KYC, documents, and privacy

By 2026, crypto services increasingly operate with checks: KYC, AML, sanctions screening, transaction monitoring, and document requests for unusual cases. This is not automatically a bad sign; often it is part of a regulated service model. But users should understand what data they provide, where it may be stored, and when additional proof can be requested.

Method limitation. No-KYC does not automatically mean safe or private. A non-transparent platform without clear rules may create a higher risk of blocking, fraud, or lack of support.

Phishing and interface substitution

One of the biggest risks is not a blockchain hack, but user deception. Fake websites, impersonated support accounts, copied exchange pages, malicious extensions, and QR-code tricks can make the user send funds to an attacker voluntarily.

  • Check the domain manually, not only through ads.
  • Avoid suspicious links from chats.
  • Never enter a seed phrase into support forms or websites.
  • Use 2FA where available.
  • Keep order confirmations and transaction evidence.

Addresses, networks, and irreversibility

Crypto transfers are usually irreversible. A mistake in network, address, or token can lead to long investigation or loss of funds. The dangerous case is when address formats look similar and the user assumes any network will work.

Common mistake. Sending a token through another network because the fee is lower. Fee savings do not matter if the recipient does not accept that network or cannot credit the transfer automatically.

Support, documents, and operational evidence

Good support does not remove user responsibility, but it helps when something goes wrong. Before an operation, it is worth knowing how to contact the service, which data is needed for investigation, and whether there is an order number, receipt, txid, and status history. Without these materials, even a responsible service may need more time.

Choosing a service without illusions

A safe choice is not about finding a service with “no risk”. It is about matching the risk model to the task. For a small one-time purchase, interface clarity and phishing protection matter. For large storage, key control and backups matter. For selling, transparent settlement terms and verifiable order status matter. For transfers, network and address accuracy matter most.

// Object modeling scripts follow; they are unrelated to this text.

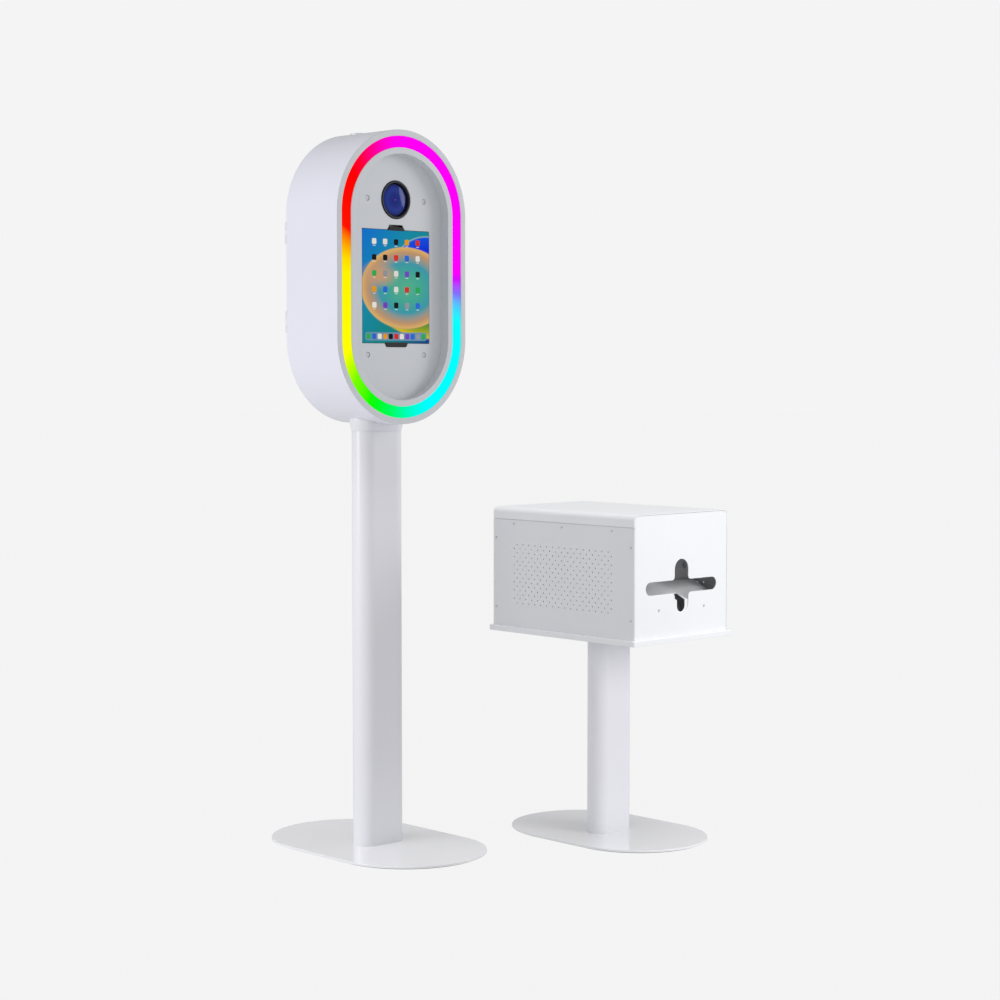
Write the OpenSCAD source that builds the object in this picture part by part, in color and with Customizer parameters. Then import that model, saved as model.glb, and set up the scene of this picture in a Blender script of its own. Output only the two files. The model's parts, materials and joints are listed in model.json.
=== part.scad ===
// Photo booth set: an oval camera kiosk on a flat-oval post, and the free-standing
// print station that belongs to it. Millimetres, +Z up, +X to the right as seen from
// the front, -Y to the front. The origin is on the floor, under the kiosk's post.

/* [Kiosk base] */
// Front-to-back length of the kiosk's base plate
kiosk_base_l = 580; // [460:5:640]
// Width of the kiosk's base plate
kiosk_base_w = 363; // [300:1:400]
// Thickness of both base plates
base_t = 5; // [5:0.5:10]
// Thickness of the anti-slip pads
pad_t = 2; // [1:0.5:4]
// How far a pad stays inside its plate
pad_inset = 6; // [3:1:12]

/* [Kiosk post] */
// Width of the kiosk's post
post_w = 130; // [120:1:160]
// Depth of the kiosk's post
post_d = 65; // [60:1:80]
// Wall of both posts
post_wall = 3; // [2:0.5:4]
// How far the head's neck reaches down over the post
neck_drop = 18; // [12:1:30]
// How much wider than the post the neck is at its top
neck_flare = 5.5; // [3:0.5:8]
// Length of the spigot that plugs into the post
spigot_l = 78; // [50:1:120]

/* [Head] */
// Width of the head
head_w = 386; // [370:1:460]
// Height of the head
head_h = 668; // [640:1:780]
// Depth of the head
head_d = 183; // [178:1:230]
// Height of the head's lowest point
head_base_z = 988; // [700:1:1200]
// Distance from the post's axis to the head's front
head_forward = 95; // [88:1:120]
// Wall of the head's shell
shell_wall = 4; // [3:0.5:6]
// Width of the shell's front rim, outside the light ring
outer_rim_w = 13.7; // [10:0.1:20]
// Width of the light ring
led_w = 26.5; // [20:0.5:34]
// Width of the rim inside the light ring
inner_rim_w = 14.1; // [10:0.1:20]
// Depth of the recess to the face panel
recess = 24; // [20:1:40]
// Thickness of the face panel
panel_t = 4; // [4:0.5:6]

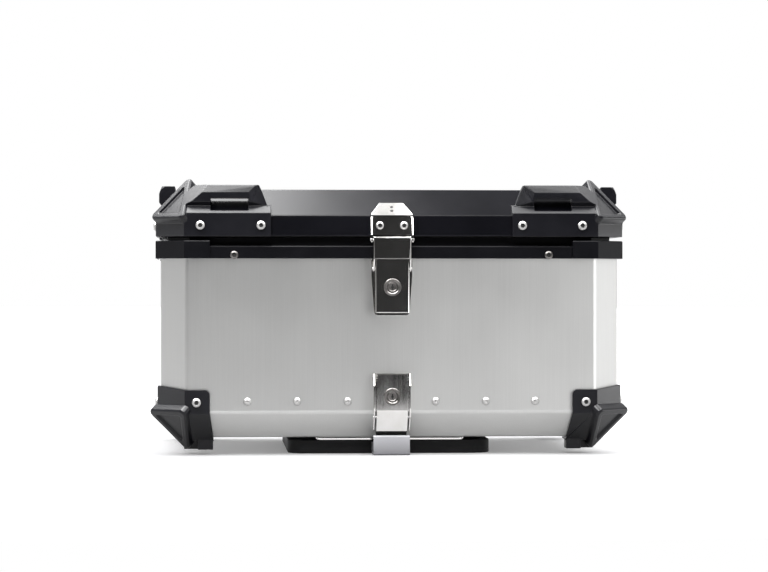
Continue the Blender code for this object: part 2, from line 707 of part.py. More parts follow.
def latch_link():
    side = [(14.8, 262.6), (8, 262.6), (8, 261.1), (13.3, 261.1), (13.3, 248), (10.5, 246), (4.4, 230),
            (3.1, 226), (3.1, 222), (4.5, 220.5), (7, 220.5), (8.6, 222), (14.8, 236.5)]
    link = front_profile("latch_link", side, -22.8, 22.8)
    cut(link, front_profile("inside", [(13.3, 261.1), (-5, 261.1), (-5, 210), (13.3, 210)], -21.2, 21.2))
    cut(link, cylinder("hole", at_front(*LINK_AXIS), (1, 0, 0), 1.6 * MM, 60 * MM, 12))
    finish(link, "stainless")
    pins = []
    for side_name, sign in (("left", -1), ("right", 1)):
        centre = at_front(LINK_AXIS[0], LINK_AXIS[1], sign * 21.4 * MM)
        pin = cylinder("link_pin_" + side_name, centre, (1, 0, 0), 1.3 * MM, 5 * MM, 12)
        head = at_front(LINK_AXIS[0], LINK_AXIS[1], sign * 23.7 * MM)
        join(pin, cylinder("head", head, (1, 0, 0), 2.2 * MM, 1.2 * MM, 12))
        pins.append(finish(pin, "screw"))
    return link, pins


def latch_catch():
    """The catch on the lid: a face plate, a flap up the chamfer and two ears for its pin."""
    catch = front_profile("latch_catch", [(1.8, 264.5), (3.3, 264.5), (3.3, 289), (1.8, 288.4)], -25.3, 25.3)
    rise = 20.2
    slope = Matrix.Rotation(math.radians(-45), 4, "X")
    flap_outline = mm_outline([(-25.3, -0.6), (25.3, -0.6), (14.2, rise), (-14.2, rise)])
    hinge_line = Matrix.Translation(at_front(2.55 * MM, 288.7 * MM))
    join(catch, plate("flap", flap_outline, 1.5 * MM, hinge_line @ slope @ FRONT))
    for side in (-1, 1):
        near, far = sorted((side * 23.8, side * 25.3))
        join(catch, front_profile("ear", [(2.5, 287), (6, 284), (12, 264), (12.3, 257), (11, 255.3),
                                          (8, 255.3), (5.5, 258), (2.5, 264.6)], near, far))
    hole = at_front(*CATCH_PIN)
    cut(catch, cylinder("hole", hole, (1, 0, 0), 2.3 * MM, 60 * MM, 12))
    for sign in (-1, 1):
        cut(catch, cylinder("hole", at_front(2.5 * MM, GUARD_SCREW_Z, sign * 14.5 * MM), (0, 1, 0), 2.7 * MM,
                            8 * MM, 8))
    finish(catch, "stainless")
    finish(cylinder("catch_pin", hole, (1, 0, 0), 2 * MM, 53 * MM, 12), "screw")


# ---------------------------------------------------------------- base latch


def base_bracket():
    side = [(0.3, 98.5), (7, 98.5), (10.6, 95), (10.6, 56), (8.5, 48), (-6.5, 29.6), (-14, 29.6),
            (-21.4, 30.0), (0.3, 51.4)]
    bracket = front_profile("base_latch_bracket", side, -22.2, 22.2)
    cut(bracket, front_profile("inside", [(1.8, 120), (40, 120), (40, 10), (-40, 10), (-40, 20), (1.8, 53)],
                               -20.7, 20.7))
    join(bracket, keeper_bridge("bridge", BASE_LOCK_Z, 12, 9.3))
    hole = at_front(*BASE_AXIS)
    cut(bracket, cylinder("hole", hole, (1, 0, 0), 1.6 * MM, 60 * MM, 12))
    finish(bracket, "stainless")
    finish(cylinder("base_pivot_pin", hole, (1, 0, 0), 1.3 * MM, 46 * MM, 12), "screw")


def base_lever():
    section = [(12.5, 97.5), (11, 97.5), (11, 54.4), (-3.2, 29.9), (-14.5, 29), (-14.5, 15), (-9, 15),
               (-5, 18), (-5, 20.5), (-9, 21), (-12, 21.4), (-12, 27.6), (-2.2, 28.4), (12.5, 54)]
    lever = front_profile("base_latch_lever", section, -18.6, 18.6)
    for side in (-1, 1):
        near, far = sorted((side * 17.2, side * 18.6))
        flange = [(11.5, 97), (8, 92), (5.5, 60), (1.5, 48), (1.5, 44.5), (4.6, 42.2), (11.8, 54)]
        join(lever, front_profile("flange", flange, near, far))
    cut(lever, cylinder("lock_hole", at_front(12 * MM, BASE_LOCK_Z), (0, 1, 0), 9 * MM, 8 * MM, 20))
    cut(lever, cylinder("hole", at_front(*BASE_AXIS), (1, 0, 0), 1.6 * MM, 60 * MM, 12))
    finish(lever, "stainless")
    housing = lock_housing("base_lock_housing", BASE_LOCK_Z, 12.5, 7.4)
    plug = lock_plug("base_lock_plug", BASE_LOCK_Z, 12.5, 7.5)
    return lever, housing, plug


# ---------------------------------------------------------------- fasteners


def button_screw(name, place, shank=5.0, head=5.5):
    profile = [(0, 2.8), (head - 1.9, 2.8), (head, 1.0), (head, 0), (2.2, 0), (2.2, -shank), (0, -shank)]
    return finish(turned(name, profile, place, 10), "screw")


def rivet(name, place):
    profile = [(0, 2.2), (3, 1.7), (5, 0), (2.2, 0), (2.2, -4.5), (0, -4.5)]
    return finish(turned(name, profile, place, 10), "screw")


def front_place(v, z, x):
    return Matrix.Translation(at_front(v, z, x)) @ FRONT


def front_fasteners():
    sides = (("left", -1), ("right", 1))
    for side, sign in sides:
        for label, x in zip(("inner", "outer"), GUARD_SCREWS):
            place = front_place(GUARD_U + GAP, GUARD_SCREW_Z, sign * x)
            button_screw(f"guard_screw_{side}_{label}", place, 8.5)
        place = front_place(FOOT_U + GAP, FOOT_SCREW[1], sign * FOOT_SCREW[0])
        button_screw(f"foot_screw_{side}", place, 8.5)
        rim_place = front_place(3 * MM + GAP, RIM_SCREW[1], sign * RIM_SCREW[0])
        button_screw(f"rim_screw_{side}", rim_place, 1.2, 5)
        catch_place = front_place(3.3 * MM + GAP, GUARD_SCREW_Z, sign * 14.5 * MM)
        button_screw(f"catch_screw_{side}", catch_place, 1.2, 4.8)
        for number, x in enumerate(RIVET_X, start=1):
            rivet(f"tray_rivet_{side}_{number}", front_place(GAP, RIVET_Z, sign * x))


# ---------------------------------------------------------------- assembly


def build():
    rack_plate()
    case_shell()
    inner_tray()
    floor_mat()
    rim()
    keeper_plate()
    corner_guards()
    lid()
    hinges()
    latch_base()
    latch_catch()
    base_bracket()
    lever, housing, plug = latch_lever()
    hang_on(at_front(*LATCH_AXIS), "latch_lever_axis", lever, housing)
    hang_on(at_front(0, LID_LOCK_Z), "lid_lock_axis", plug)
    link, pins = latch_link()
    hang_on(at_front(*LINK_AXIS), "latch_link_axis", link, *pins)
    lever, housing, plug = base_lever()
    hang_on(at_front(*BASE_AXIS), "base_lever_axis", lever, housing)
    hang_on(at_front(0, BASE_LOCK_Z), "base_lock_axis", plug)
    front_fasteners()


build()
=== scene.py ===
"""The looks of the motorcycle top case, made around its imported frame.

Every piece is built in metres in the frame's own coordinates and rides on the body that
carries it. Places are given by u or v, the distance outwards from the flat walls of the
box, in millimetres, and by z above the ground that the rack plate stands on.
"""

import math

import bmesh
import bpy
from mathutils import Matrix, Vector


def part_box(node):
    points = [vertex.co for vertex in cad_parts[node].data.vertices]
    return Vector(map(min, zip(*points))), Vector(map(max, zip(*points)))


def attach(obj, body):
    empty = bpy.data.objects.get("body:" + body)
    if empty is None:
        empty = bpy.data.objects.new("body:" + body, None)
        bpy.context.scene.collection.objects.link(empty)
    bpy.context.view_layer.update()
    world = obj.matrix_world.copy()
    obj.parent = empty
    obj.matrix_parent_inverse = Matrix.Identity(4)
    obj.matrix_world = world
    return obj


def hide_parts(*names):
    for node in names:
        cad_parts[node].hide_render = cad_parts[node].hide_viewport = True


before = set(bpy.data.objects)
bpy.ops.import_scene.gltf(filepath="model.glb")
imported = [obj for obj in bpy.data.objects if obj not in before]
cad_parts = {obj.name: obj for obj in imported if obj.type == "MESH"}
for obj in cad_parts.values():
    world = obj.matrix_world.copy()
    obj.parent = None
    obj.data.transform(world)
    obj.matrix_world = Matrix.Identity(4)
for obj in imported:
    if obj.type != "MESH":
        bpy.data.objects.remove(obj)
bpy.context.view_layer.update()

MM = 0.001


def node_mm(name):
    """A CAD node's lowest and highest corners, in millimetres."""
    low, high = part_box(name)
    return [value / MM for value in low], [value / MM for value in high]


# The box: its walls, its cut corners and the crease above its bottom chamfer.
SHELL_LOW, SHELL_HIGH = node_mm("case_shell")
HALF_WIDTH, HALF_DEPTH, BOX_TOP = SHELL_HIGH
BOX_BOTTOM = SHELL_LOW[2]
CORNER_CUT = 31
BOX_CREASE = BOX_BOTTOM + CORNER_CUT
SHEET = 1.5
GAP = 0.3
SHIFT = HALF_WIDTH - HALF_DEPTH  # from a place along the front to its mirror along the end wall
DIAGONAL = 2 - math.sqrt(2)  # how fast a cut corner grows as the outline moves outwards

LID_LOW_CORNER, LID_HIGH_CORNER = node_mm("lid_shell")
LID_LOW, LID_TOP = LID_LOW_CORNER[2], LID_HIGH_CORNER[2]
LID_U = LID_HIGH_CORNER[1] - HALF_DEPTH
LID_CREASE = LID_TOP - 32

# Upper guards: thickness, heights, where their wings start, and their strap slots.
GUARD_U, GUARD_LOW, GUARD_CREASE, GUARD_LEDGE, GUARD_REACH = 6, 262.8, 291, 299.4, 145
GUARD_SCREWS, GUARD_SCREW_Z = (157, 229.5), 276
SLOT, SLOT_HEIGHT = (172, 217), (293.9, 308.4)
BAR_DEPTH = 6
LOOP_PROFILE = [(-4, 291), (-2.6, 299), (2.5, 304.5), (2.5, 315.5), (-1, 324.6), (-17, 324.6), (-17, 302)]
LOOP_RADII = [0, 1.5, 1.5, 2.5, 1.8, 1.5, 0]
LOOP_OUTLINE = [(146, 288), (149.8, 301.4), (155.6, 316.7), (160.5, 327), (262, 327), (262, 288)]
LOOP_FACET = [(172, 2.5, 315.5), (162, -1.5, 325), (149.5, -2.6, 300)]

# Lower guards: thickness, where their wings start, their top edge and their feet.
FOOT_U, FOOT_REACH, FOOT_TOP, FOOT_BLOCK, FOOT_LOW = 4, 218, (79, 83), (213.5, 232.3), 6
FOOT_SCREW = (234, 64)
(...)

Frequently Asked Questions

Which is safer: an exchange or a personal wallet?

It depends on the task. An exchange is convenient for operations and access recovery, but requires trust in the platform. A personal wallet gives control, but seed loss or signing mistakes are the user’s responsibility.

Does KYC always create a risk?

KYC means providing data and accepting additional rules, but it is not automatically a danger signal. The key is to understand the service policy, the reason for checks, and your obligations.

Why should I not store a seed phrase in the cloud?

Cloud storage, email, and messengers can be compromised. If a third party obtains the seed phrase, they may access the wallet and transactions usually cannot be reversed.

Is a test transfer useful?

For large amounts or a new address, a test transfer can reduce risk, but it does not replace checking the network, token, and recipient rules.

Conclusion

Crypto security is the choice of a suitable responsibility model for a specific goal. Users should separate storage, buying, selling, and transfers; understand custodial and non-custodial models; and check networks, addresses, KYC terms, support, and documents. The clearer the scenario, the lower the risk of choosing a convenient but unsuitable service.